I would like to group by A based on second and third element of inner tuple. So, the desired output is

output = [[('a',(1,2,3))],
          [('b',(2,4,5))],
          [('c',(2,3,2)), ('d',(5,3,2))]]

I could achieve half of this by creating B out of A as follows and using itemgetter and groupby. But, this requires a remapping to include the first element of each outer tuple. I thought there could be a more efficient way.

from operator import itemgetter
from itertools import groupby

B = [i[1] for i in A]

semi_output = [list(g) for _,g in 
                groupby(B,itemgetter(1,2))]

Answer 1

I'm not sure about efficiency.but the below code will solve your problem.
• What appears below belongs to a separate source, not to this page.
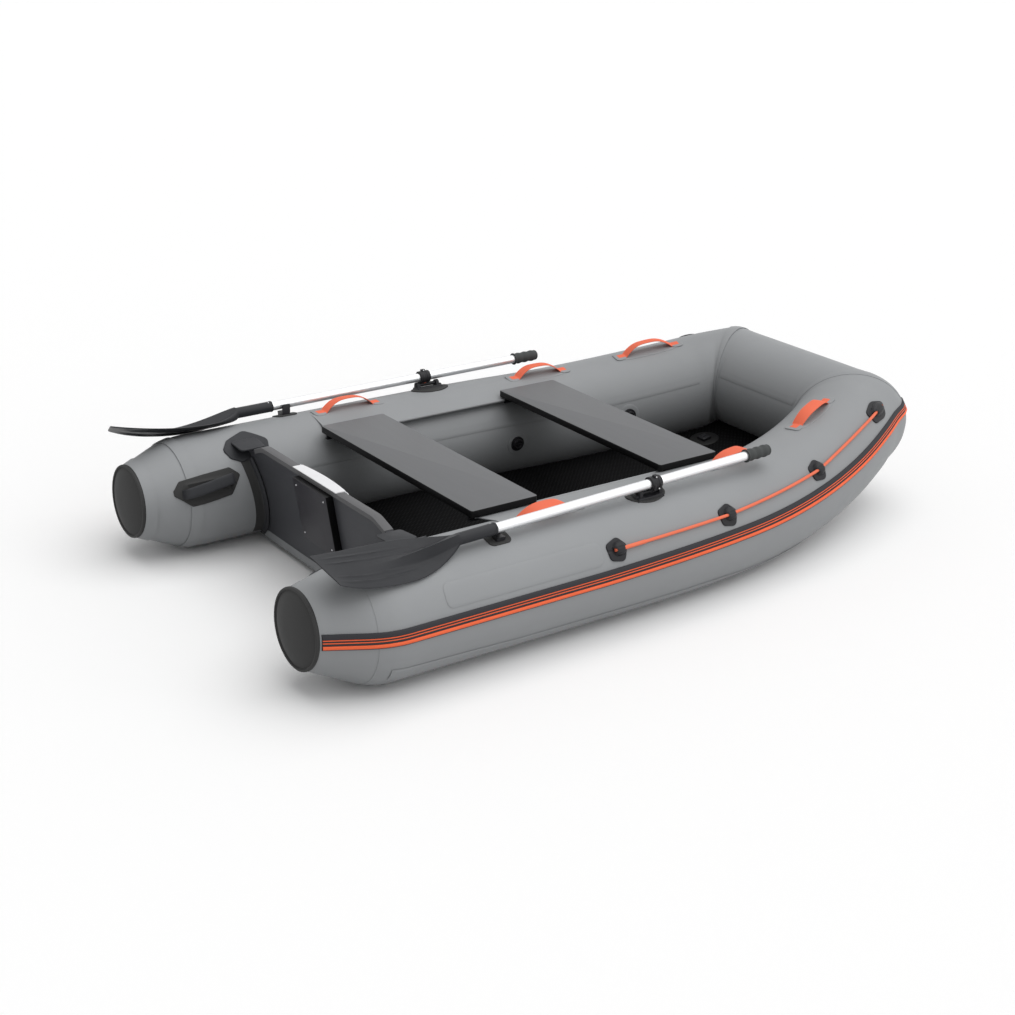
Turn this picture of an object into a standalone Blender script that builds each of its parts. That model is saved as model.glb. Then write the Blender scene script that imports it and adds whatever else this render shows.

from collections import Counter

A = [('a', (1, 2, 3)),
     ('b', (2, 4, 5)),
     ('x', (4, 4, 5)),
     ('c', (2, 3, 2)),
     ('d', (5, 3, 2))]
test = []
for tup in A:
    test.append(tup[1][1:])  # getting last 2 ele of 2nd tuple
duplicates = [k for k, v in Counter(test).items() if v > 1]  # get duplicates
group_data = []
non_group_data = []
for dup in duplicates:  # comparing duplicates with original elements
    match = []
    non_match = []
    for tup in A:
        if tup[1][1:] == dup:
            match.append(tup)
        else:
            non_match.append(tup)
    non_group_data.extend(non_match)
    group_data.append(match)
duplicates = [[k for k, v in Counter(non_group_data).items() if v > 1]]
output = group_data + duplicates
print(output)

>> [[('b', (2, 4, 5)), ('x', (4, 4, 5))], [('c', (2, 3, 2)), ('d', (5, 3, 2))], [('a', (1, 2, 3))]]

Answer 2

If you first sort your list by the second and third elements of the inner tuple, groupby will work as expected.

a = [('a',(1,2,3)),
     ('b',(2,4,5)),
     ('c',(2,3,2)),
     ('d',(5,3,2))]

b = sorted(a, key=lambda x: (x[1][1], x[1][2]))
# [('a', (1, 2, 3)), 
#  ('c', (2, 3, 2)), 
#  ('d', (5, 3, 2)), 
#  ('b', (2, 4, 5))]

c = groupby(b, key=lambda x: (x[1][1], x[1][2]))

d = [list(x[1]) for x in c]
# [[('a', (1, 2, 3))], 
#  [('c', (2, 3, 2)), ('d', (5, 3, 2))], 
#  [('b', (2, 4, 5))]]

If you further want the results sorted by the first element in the tuple, that's trivial.

e = sorted(d, key=itemgetter(0))
# [[('a', (1, 2, 3))], 
#  [('b', (2, 4, 5))], 
#  [('c', (2, 3, 2)), ('d', (5, 3, 2))]]